# need a captain for port arkansas



## tuna316 (May 25, 2009)

Need experience person for port arkansas. i usually fish out of freeport, but would like to fish out of port arkansas cuz I heard the fish are closer. pm me


----------



## wildcard (Apr 10, 2014)

*Not sure if he's for hire*

but try contacting Captain Keith out of Deep Sea Headquarters. One h#ll of a Captain and knows how to find the fish!! If he doesn't, I bet he knows someone one!
good luck


----------



## wildcard (Apr 10, 2014)

*oops...*

can tell I'm a newbie, eh??! :headknock
Just saw that was a 2009 post originally. Let's hope they found a Captain by now.


----------



## refugioco (Nov 13, 2005)

wildcard said:


> can tell I'm a newbie, eh??! :headknock
> Just saw that was a 2009 post originally. Let's hope they found a Captain by now.
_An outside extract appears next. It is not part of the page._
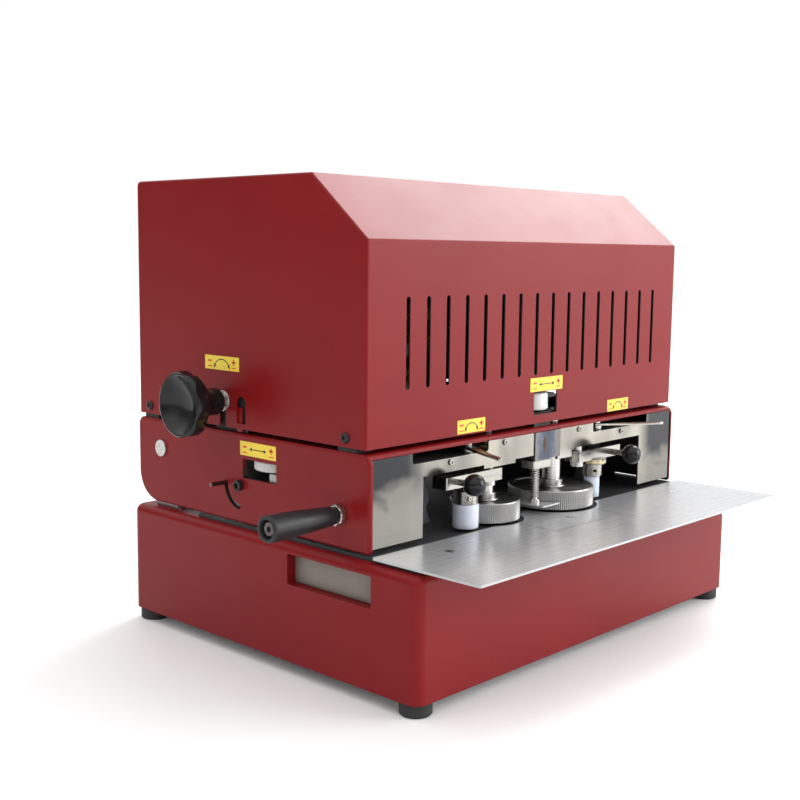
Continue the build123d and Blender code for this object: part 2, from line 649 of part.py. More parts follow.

You may be looking at his join date? So your OK


----------



## jbawcum (Jul 28, 2013)

Too funny!!


----------



## hookedrknot (May 23, 2013)

*what port ?*

didnt know Kansas had a port


----------



## Hollywood Ranch (Feb 22, 2013)

If your already fishing out of freeport I would stay there. That's prob the closest port to deep water.


----------



## samh (Oct 13, 2011)

This whole thread is a riot!!!!


----------